I know people who poll the plan cache every 5 minutes and store it in a table so that they can look at the plans later if something goes wrong. Looking at one of my main servers with 512 GB of RAM, the plan cache is about 5 GB. If I write that 5 GB to a table every 5 minutes, that’s 1,440 GB or almost 1.5 TB of data per day. Tell me that’s not going to have a noticeable impact on the server.
Story time. At a previous place I worked at, the other DBA team (yes, we had 2 DBA teams that managed different servers) was having performance problems with one of their SQL Servers. I looked at the server and saw that the biggest resource user on their system was their monitoring. They were monitoring the server so heavily, that the monitoring was a bigger workload on the production server than the application. Here is what they had set up for monitoring on all production servers:
- PerfMon capture of system counters for systems team
- PerfMon capture of system and SQL Server counters for DBA team
- Default SQL Trace
- Default Extended Events system health session
- Custom SQL Trace to capture queries than ran longer than 3 seconds
- Custom SQL Audit that served no purpose other than saying “we audit access”
- Custom SQL Trace from their 3rd party monitoring software
- Custom SQL Trace from their 3rd party security compliance software
In case you weren’t counting, that’s 4 SQL Traces, 2 PerfMon captures, and 2 Extended events session (SQL Audit uses Extended Events).
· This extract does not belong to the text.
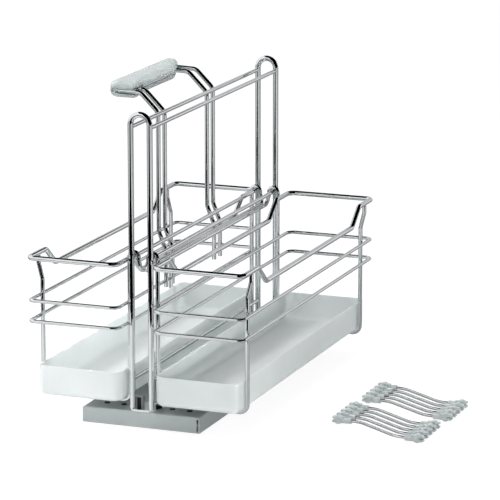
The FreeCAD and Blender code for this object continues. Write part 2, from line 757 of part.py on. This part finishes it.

- Give until it hurts: Not every alert has to be critical, but if an alert is critical, then it should be pervasive and annoying. It should keep alerting until the issue gets fixed. For example, if a server crashes, the monitoring software should be screaming its head off and should continue screaming until the monitoring is paused by someone or the issue is fixed. If it is something that demands attention, it should be impossible to overlook the alerts and so annoying that someone will look into it just to quiet the alerts if for no other reason.